-- START Dataset excerpt --

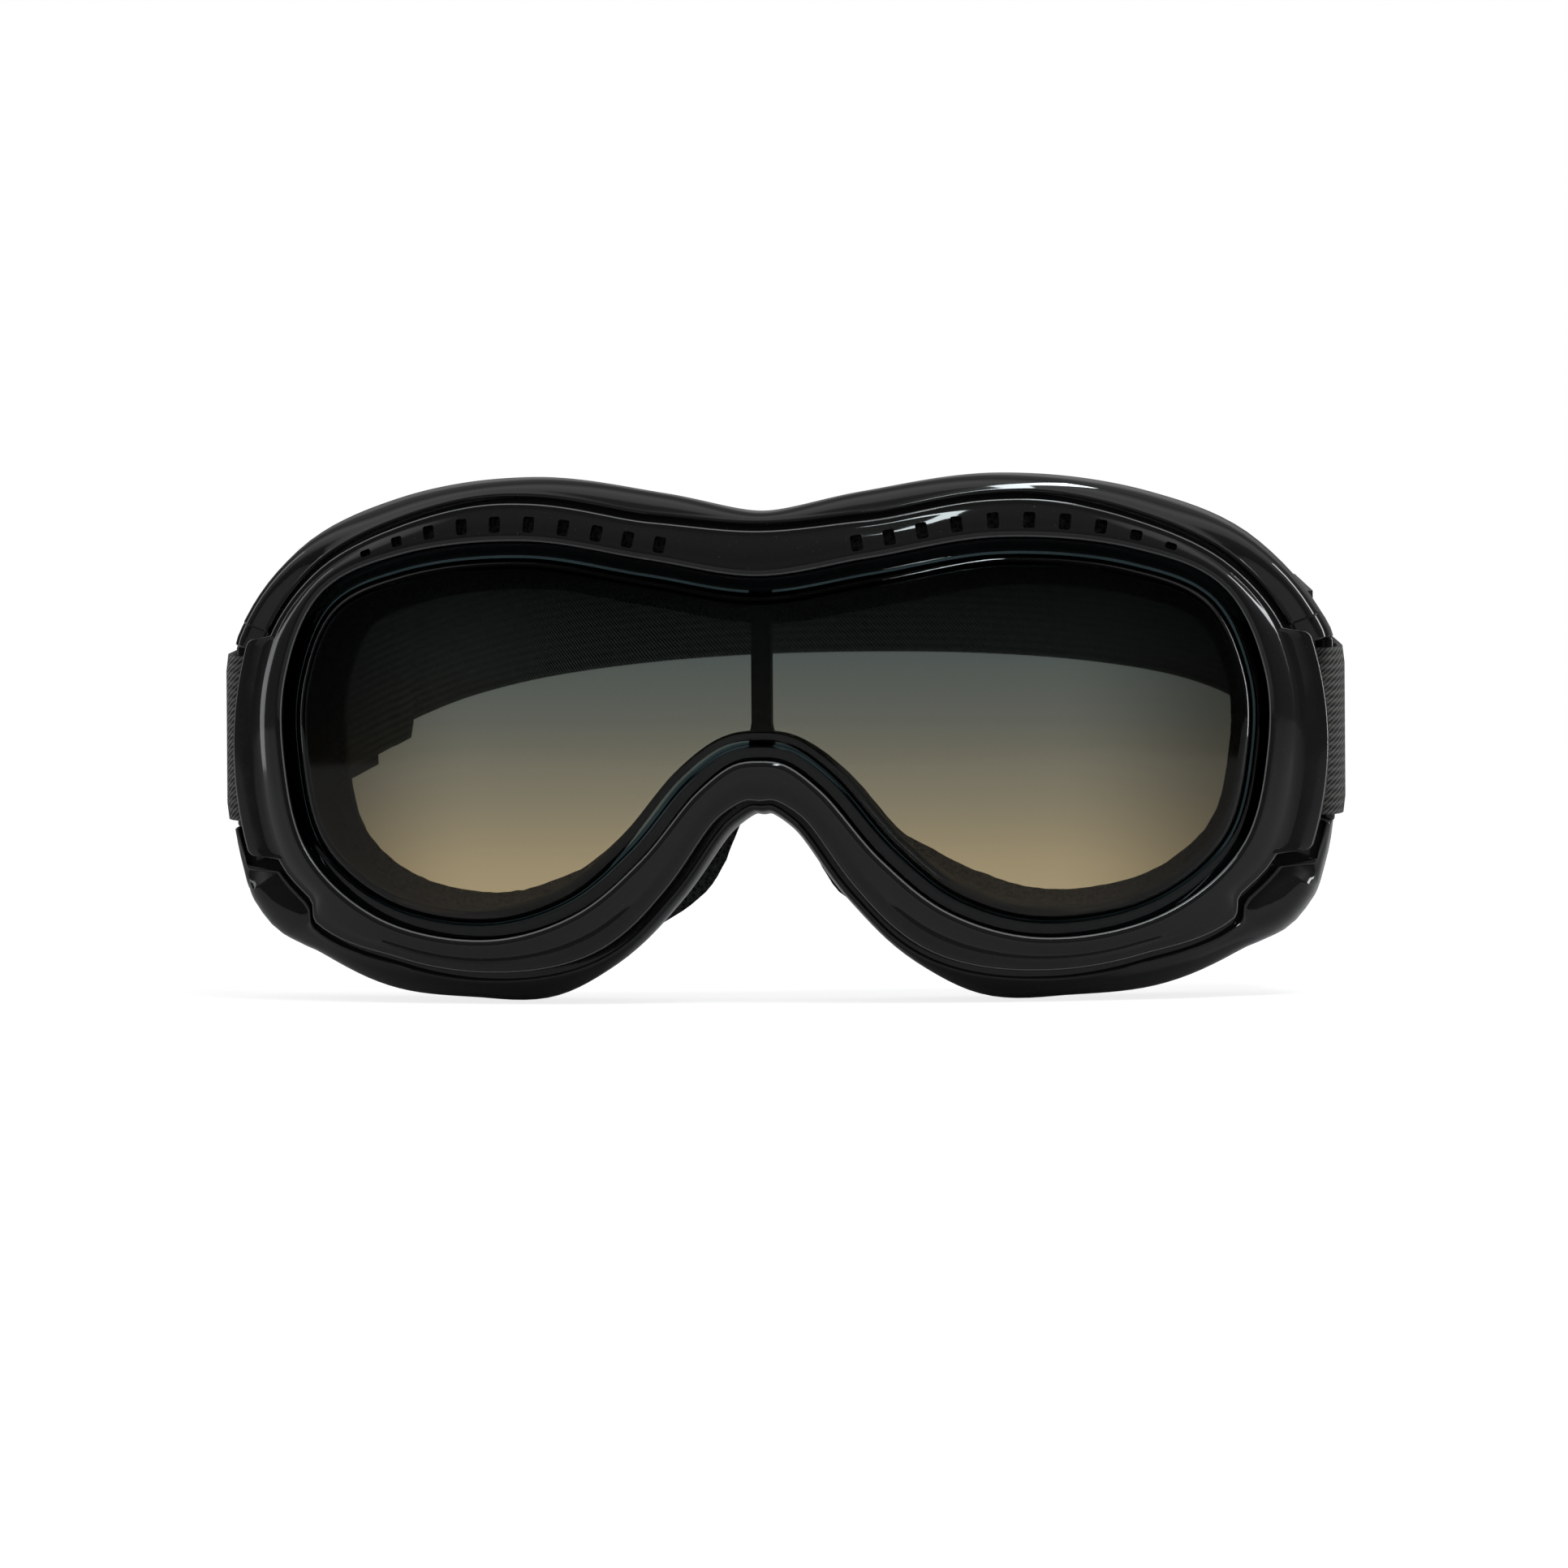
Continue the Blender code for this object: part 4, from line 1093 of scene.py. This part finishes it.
finishes = {
    "glossBlack": glossPlastic("glossBlack", (0.0105, 0.0112, 0.0104), 0.05),
    # a light grey finish on the edge bands: painted highlight lines along the crisp edges
    "paintedEdgeHighlight": glossPlastic("paintedEdgeHighlight", (0.13, 0.135, 0.132), 0.22),
    "postBlue": glossPlastic("postBlue", (0.028, 0.042, 0.052), 0.22),
    "sliderBlack": glossPlastic("sliderBlack", (0.016, 0.016, 0.017), 0.34),
    "lensSmokeAndShade": lensSmokeAndShade(),
    "lensRim": lensRim(),
    "coarseFoam": coarseFoam(),
    "wovenElastic": wovenElastic(),
    "softRubber": softRubber(),
}


def finishWith(piece, *names):
    kept = [polygon.material_index for polygon in piece.data.polygons]
    piece.data.materials.clear()
    for name in names:
        piece.data.materials.append(finishes[name])
    for polygon, index in zip(piece.data.polygons, kept):
        polygon.material_index = min(index, len(names) - 1)


for piece, *names in (
    (frontBezel, "glossBlack", "paintedEdgeHighlight"), (rearShell, "glossBlack", "paintedEdgeHighlight"),
    (smokeLens, "lensSmokeAndShade", "lensRim"), (foamRing, "coarseFoam"),
    (strapWebbing, "wovenElastic"), (sliderLeft, "sliderBlack"), (sliderRight, "sliderBlack"),
    (nodes["centre_post"], "postBlue"), (nodes["lens_seal"], "softRubber"),
    (filterLeft, "coarseFoam"), (filterRight, "coarseFoam"),
):
    finishWith(piece, *names)
print("materials made")


# Bodies, replaced nodes and slots
for piece, body, slot, replaced in (
    (frontBezel, "bezel", "gloss_black", ("front_bezel",)),
    (smokeLens, "bezel", "smoke_lens", ("lens",)),
    (rearShell, "frame", "gloss_black", ("rear_shell",)),
    (foamRing, "frame", "open_cell_foam", ("face_foam",)),
    (filterLeft, "frame", "open_cell_foam", ("brow_filter_left",)),
    (filterRight, "frame", "open_cell_foam", ("brow_filter_right",)),
    (sliderLeft, "slider_left", "slider_plastic", ("strap_slider_left",)),
    (sliderRight, "slider_right", "slider_plastic", ("strap_slider_right",)),
):
    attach(piece, body)
    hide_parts(*replaced)
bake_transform(strapWebbing)
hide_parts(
    "strap_band", "strap_loop_left", "strap_loop_right", "strap_tail_left", "strap_tail_right",
)


# Stage: pale floor, soft lights and the camera
stage = {
    "floorSize": 12.0,
    "floorBelow": 0.3,
    "floorGlow": 0.8,
    "fill": 0.8,
    "lightAim": (0.0, 0.02, 0.0),
    "cameraDistance": 1.2,
    "azimuth": 5.0,
    "elevation": 0.5,
    "roll": 0.4,
    "aim": (3.9, 0.0, -7.4),
    "lens": 178.88,
    "sensor": 36.0,
}


def lightPath(tree, *rays):
    path = tree.nodes.new("ShaderNodeLightPath")
    result = path.outputs[rays[0]]
    for ray in rays[1:]:
        either = addNode(tree, "ShaderNodeMath", operation="MAXIMUM")
        tree.links.new(result, either.inputs[0])
        tree.links.new(path.outputs[ray], either.inputs[1])
        result = either.outputs[0]
    return result


def makeWorld():
    world = bpy.data.worlds.new("studio")
    bpy.context.scene.world = world
    world.use_nodes = True
    tree = world.node_tree
    tree.nodes.clear()
    white = addNode(tree, "ShaderNodeBackground", Color=(1.0, 1.0, 1.0, 1.0), Strength=1.0)
    fill = addNode(tree, "ShaderNodeBackground", Color=(0.97, 0.98, 1.0, 1.0), Strength=stage["fill"])
    room = addNode(tree, "ShaderNodeBackground", Strength=1.0)
    way = addNode(tree, "ShaderNodeTexCoord").outputs["Generated"]
    parts = addFrom(tree, "ShaderNodeSeparateXYZ", way)
    stops = ((0.0, 0.02), (0.44, 0.04), (0.54, 0.5), (0.74, 0.5), (0.84, 0.08), (0.92, 0.12), (1.0, 1.0))
    backness = addRange(tree, parts["Y"], -1.0, 1.0)
    shade = addRamp(tree, backness, [(place, grey(value)) for place, value in stops])
    above = addRange(tree, parts["Z"], 0.1, 0.6, 0.12, 1.0, interpolation_type="SMOOTHSTEP")
    tree.links.new(scaleColour(tree, shade, above), room.inputs["Color"])
    glossy = mixShaders(tree, lightPath(tree, "Is Glossy Ray"), fill.outputs[0], room.outputs[0])
    direct = lightPath(tree, "Is Camera Ray", "Is Transmission Ray")
    out = tree.nodes.new("ShaderNodeOutputWorld")
    tree.links.new(mixShaders(tree, direct, glossy, white.outputs[0]), out.inputs[0])


def makeFloor():
    bpy.ops.object.select_all(action="DESELECT")
    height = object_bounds()[0].z - stage["floorBelow"] * mm
    bpy.ops.mesh.primitive_plane_add(size=stage["floorSize"], location=(0.0, 0.0, height))
    floor = bpy.context.active_object
    floor.name = "floor"
    made, tree, shader = newMaterial("paleFloor", grey(0.28), 0.7)
    glow = addNode(tree, "ShaderNodeEmission", Strength=stage["floorGlow"])
    both = tree.nodes.new("ShaderNodeAddShader")
    tree.links.new(shader.outputs[0], both.inputs[0])
    tree.links.new(glow.outputs[0], both.inputs[1])
    direct = lightPath(tree, "Is Camera Ray", "Is Transmission Ray")
    surface = mixShaders(tree, direct, shader.outputs[0], both.outputs[0])
    tree.links.new(surface, tree.nodes["Material Output"].inputs["Surface"])
    floor.data.materials.append(made)


def addLight(name, place, size, brightness, colour=(1.0, 1.0, 1.0), glossOnly=False, inGloss=True):
    data = bpy.data.lights.new(name, "AREA")
    data.shape = "RECTANGLE"
    data.size, data.size_y = size
    data.energy = brightness * math.pi * size[0] * size[1]
    data.color = colour
    light = bpy.data.objects.new(name, data)
    bpy.context.scene.collection.objects.link(light)
    light.location = place
    light.rotation_euler = (Vector(stage["lightAim"]) - light.location).to_track_quat("-Z", "Y").to_euler()
    light.visible_diffuse = not glossOnly
    light.visible_glossy = inGloss


def makeCamera():
    azimuth, elevation, roll = (math.radians(stage[key]) for key in ("azimuth", "elevation", "roll"))
    right = Vector((math.cos(azimuth), math.sin(azimuth), 0.0))
    flat = math.cos(elevation)
    forward = Vector((-math.sin(azimuth) * flat, math.cos(azimuth) * flat, -math.sin(elevation)))
    up = right.cross(forward)
    turnedRight = right * math.cos(roll) - up * math.sin(roll)
    turnedUp = right * math.sin(roll) + up * math.cos(roll)
    data = bpy.data.cameras.new("photoView")
    data.sensor_width = stage["sensor"]
    data.lens = stage["lens"]
    data.clip_start = 0.05
    camera = bpy.data.objects.new("photoView", data)
    bpy.context.scene.collection.objects.link(camera)
    turn = Matrix((turnedRight, turnedUp, -forward)).transposed().to_4x4()
    place = Vector(stage["aim"]) * mm - forward * stage["cameraDistance"]
    camera.matrix_world = Matrix.Translation(place) @ turn
    bpy.context.scene.camera = camera


makeWorld()
makeFloor()
addLight("key", (0.25, -0.35, 0.95), (0.55, 0.16), 20.0, inGloss=False)
addLight("overheadStrip", (0.2, 0.0, 0.9), (1.7, 0.09), 17.0, (0.88, 0.97, 1.0), True)
addLight("rightStrip", (0.78, 0.42, 0.1), (0.12, 0.75), 7.0, (0.95, 0.98, 1.0), True)
addLight("leftStrip", (-0.78, 0.44, 0.1), (0.12, 0.75), 1.2, (0.95, 0.98, 1.0), True)
makeCamera()
bpy.context.scene.view_settings.view_transform = "Standard"
print("stage set")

-- END Dataset excerpt --

Work to be completed | Write down the full listing again, exactly.

Written answer |
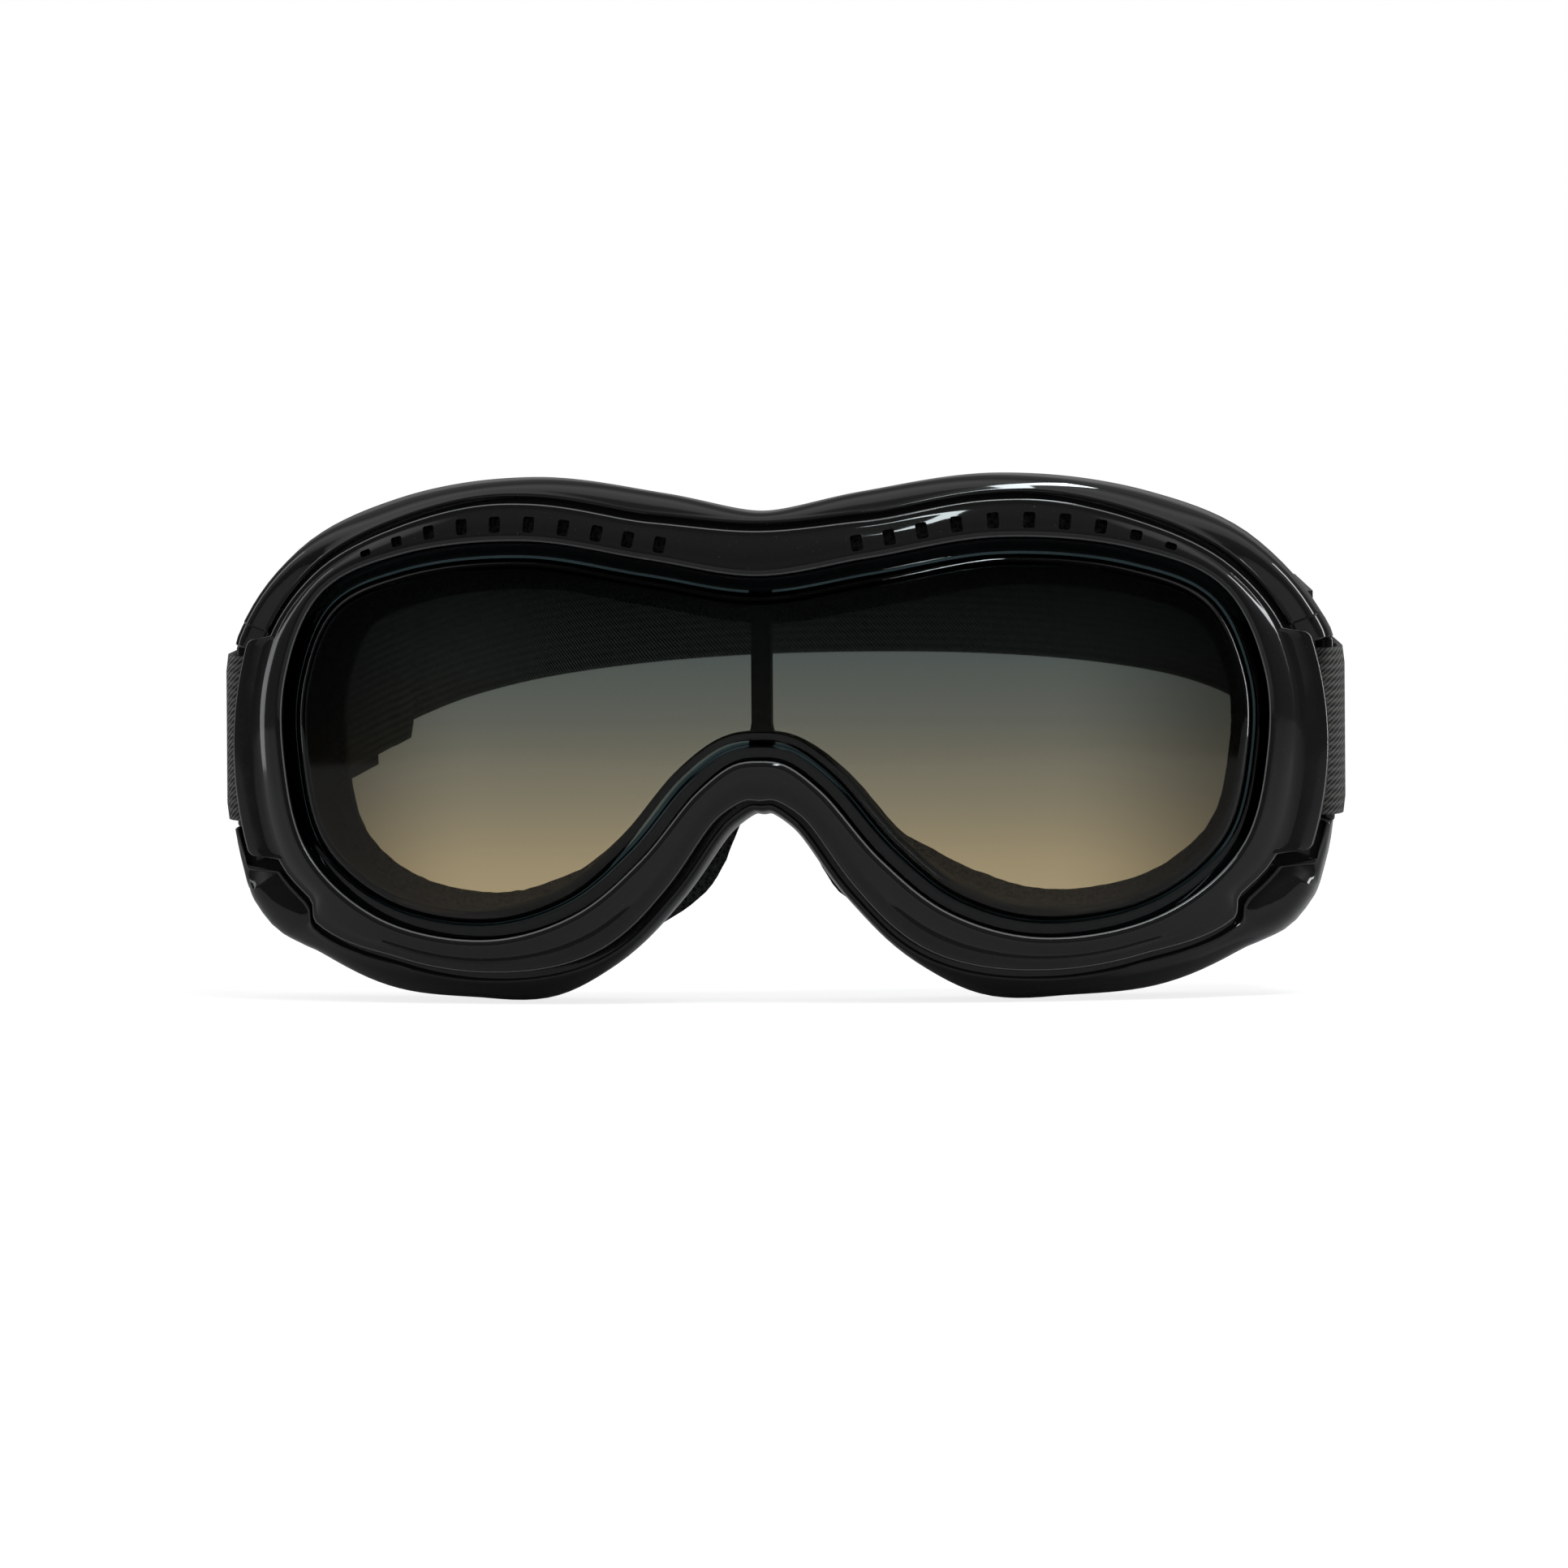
Continue the Blender code for this object: part 4, from line 1093 of scene.py. This part finishes it.
finishes = {
    "glossBlack": glossPlastic("glossBlack", (0.0105, 0.0112, 0.0104), 0.05),
    # a light grey finish on the edge bands: painted highlight lines along the crisp edges
    "paintedEdgeHighlight": glossPlastic("paintedEdgeHighlight", (0.13, 0.135, 0.132), 0.22),
    "postBlue": glossPlastic("postBlue", (0.028, 0.042, 0.052), 0.22),
    "sliderBlack": glossPlastic("sliderBlack", (0.016, 0.016, 0.017), 0.34),
    "lensSmokeAndShade": lensSmokeAndShade(),
    "lensRim": lensRim(),
    "coarseFoam": coarseFoam(),
    "wovenElastic": wovenElastic(),
    "softRubber": softRubber(),
}


def finishWith(piece, *names):
    kept = [polygon.material_index for polygon in piece.data.polygons]
    piece.data.materials.clear()
    for name in names:
        piece.data.materials.append(finishes[name])
    for polygon, index in zip(piece.data.polygons, kept):
        polygon.material_index = min(index, len(names) - 1)


for piece, *names in (
    (frontBezel, "glossBlack", "paintedEdgeHighlight"), (rearShell, "glossBlack", "paintedEdgeHighlight"),
    (smokeLens, "lensSmokeAndShade", "lensRim"), (foamRing, "coarseFoam"),
    (strapWebbing, "wovenElastic"), (sliderLeft, "sliderBlack"), (sliderRight, "sliderBlack"),
    (nodes["centre_post"], "postBlue"), (nodes["lens_seal"], "softRubber"),
    (filterLeft, "coarseFoam"), (filterRight, "coarseFoam"),
):
    finishWith(piece, *names)
print("materials made")


# Bodies, replaced nodes and slots
for piece, body, slot, replaced in (
    (frontBezel, "bezel", "gloss_black", ("front_bezel",)),
    (smokeLens, "bezel", "smoke_lens", ("lens",)),
    (rearShell, "frame", "gloss_black", ("rear_shell",)),
    (foamRing, "frame", "open_cell_foam", ("face_foam",)),
    (filterLeft, "frame", "open_cell_foam", ("brow_filter_left",)),
    (filterRight, "frame", "open_cell_foam", ("brow_filter_right",)),
    (sliderLeft, "slider_left", "slider_plastic", ("strap_slider_left",)),
    (sliderRight, "slider_right", "slider_plastic", ("strap_slider_right",)),
):
    attach(piece, body)
    hide_parts(*replaced)
bake_transform(strapWebbing)
hide_parts(
    "strap_band", "strap_loop_left", "strap_loop_right", "strap_tail_left", "strap_tail_right",
)


# Stage: pale floor, soft lights and the camera
stage = {
    "floorSize": 12.0,
    "floorBelow": 0.3,
    "floorGlow": 0.8,
    "fill": 0.8,
    "lightAim": (0.0, 0.02, 0.0),
    "cameraDistance": 1.2,
    "azimuth": 5.0,
    "elevation": 0.5,
    "roll": 0.4,
    "aim": (3.9, 0.0, -7.4),
    "lens": 178.88,
    "sensor": 36.0,
}


def lightPath(tree, *rays):
    path = tree.nodes.new("ShaderNodeLightPath")
    result = path.outputs[rays[0]]
    for ray in rays[1:]:
        either = addNode(tree, "ShaderNodeMath", operation="MAXIMUM")
        tree.links.new(result, either.inputs[0])
        tree.links.new(path.outputs[ray], either.inputs[1])
        result = either.outputs[0]
    return result


def makeWorld():
    world = bpy.data.worlds.new("studio")
    bpy.context.scene.world = world
    world.use_nodes = True
    tree = world.node_tree
    tree.nodes.clear()
    white = addNode(tree, "ShaderNodeBackground", Color=(1.0, 1.0, 1.0, 1.0), Strength=1.0)
    fill = addNode(tree, "ShaderNodeBackground", Color=(0.97, 0.98, 1.0, 1.0), Strength=stage["fill"])
    room = addNode(tree, "ShaderNodeBackground", Strength=1.0)
    way = addNode(tree, "ShaderNodeTexCoord").outputs["Generated"]
    parts = addFrom(tree, "ShaderNodeSeparateXYZ", way)
    stops = ((0.0, 0.02), (0.44, 0.04), (0.54, 0.5), (0.74, 0.5), (0.84, 0.08), (0.92, 0.12), (1.0, 1.0))
    backness = addRange(tree, parts["Y"], -1.0, 1.0)
    shade = addRamp(tree, backness, [(place, grey(value)) for place, value in stops])
    above = addRange(tree, parts["Z"], 0.1, 0.6, 0.12, 1.0, interpolation_type="SMOOTHSTEP")
    tree.links.new(scaleColour(tree, shade, above), room.inputs["Color"])
    glossy = mixShaders(tree, lightPath(tree, "Is Glossy Ray"), fill.outputs[0], room.outputs[0])
    direct = lightPath(tree, "Is Camera Ray", "Is Transmission Ray")
    out = tree.nodes.new("ShaderNodeOutputWorld")
    tree.links.new(mixShaders(tree, direct, glossy, white.outputs[0]), out.inputs[0])


def makeFloor():
    bpy.ops.object.select_all(action="DESELECT")
    height = object_bounds()[0].z - stage["floorBelow"] * mm
    bpy.ops.mesh.primitive_plane_add(size=stage["floorSize"], location=(0.0, 0.0, height))
    floor = bpy.context.active_object
    floor.name = "floor"
    made, tree, shader = newMaterial("paleFloor", grey(0.28), 0.7)
    glow = addNode(tree, "ShaderNodeEmission", Strength=stage["floorGlow"])
    both = tree.nodes.new("ShaderNodeAddShader")
    tree.links.new(shader.outputs[0], both.inputs[0])
    tree.links.new(glow.outputs[0], both.inputs[1])
    direct = lightPath(tree, "Is Camera Ray", "Is Transmission Ray")
    surface = mixShaders(tree, direct, shader.outputs[0], both.outputs[0])
    tree.links.new(surface, tree.nodes["Material Output"].inputs["Surface"])
    floor.data.materials.append(made)


def addLight(name, place, size, brightness, colour=(1.0, 1.0, 1.0), glossOnly=False, inGloss=True):
    data = bpy.data.lights.new(name, "AREA")
    data.shape = "RECTANGLE"
    data.size, data.size_y = size
    data.energy = brightness * math.pi * size[0] * size[1]
    data.color = colour
    light = bpy.data.objects.new(name, data)
    bpy.context.scene.collection.objects.link(light)
    light.location = place
    light.rotation_euler = (Vector(stage["lightAim"]) - light.location).to_track_quat("-Z", "Y").to_euler()
    light.visible_diffuse = not glossOnly
    light.visible_glossy = inGloss


def makeCamera():
    azimuth, elevation, roll = (math.radians(stage[key]) for key in ("azimuth", "elevation", "roll"))
    right = Vector((math.cos(azimuth), math.sin(azimuth), 0.0))
    flat = math.cos(elevation)
    forward = Vector((-math.sin(azimuth) * flat, math.cos(azimuth) * flat, -math.sin(elevation)))
    up = right.cross(forward)
    turnedRight = right * math.cos(roll) - up * math.sin(roll)
    turnedUp = right * math.sin(roll) + up * math.cos(roll)
    data = bpy.data.cameras.new("photoView")
    data.sensor_width = stage["sensor"]
    data.lens = stage["lens"]
    data.clip_start = 0.05
    camera = bpy.data.objects.new("photoView", data)
    bpy.context.scene.collection.objects.link(camera)
    turn = Matrix((turnedRight, turnedUp, -forward)).transposed().to_4x4()
    place = Vector(stage["aim"]) * mm - forward * stage["cameraDistance"]
    camera.matrix_world = Matrix.Translation(place) @ turn
    bpy.context.scene.camera = camera


makeWorld()
makeFloor()
addLight("key", (0.25, -0.35, 0.95), (0.55, 0.16), 20.0, inGloss=False)
addLight("overheadStrip", (0.2, 0.0, 0.9), (1.7, 0.09), 17.0, (0.88, 0.97, 1.0), True)
addLight("rightStrip", (0.78, 0.42, 0.1), (0.12, 0.75), 7.0, (0.95, 0.98, 1.0), True)
addLight("leftStrip", (-0.78, 0.44, 0.1), (0.12, 0.75), 1.2, (0.95, 0.98, 1.0), True)
makeCamera()
bpy.context.scene.view_settings.view_transform = "Standard"
print("stage set")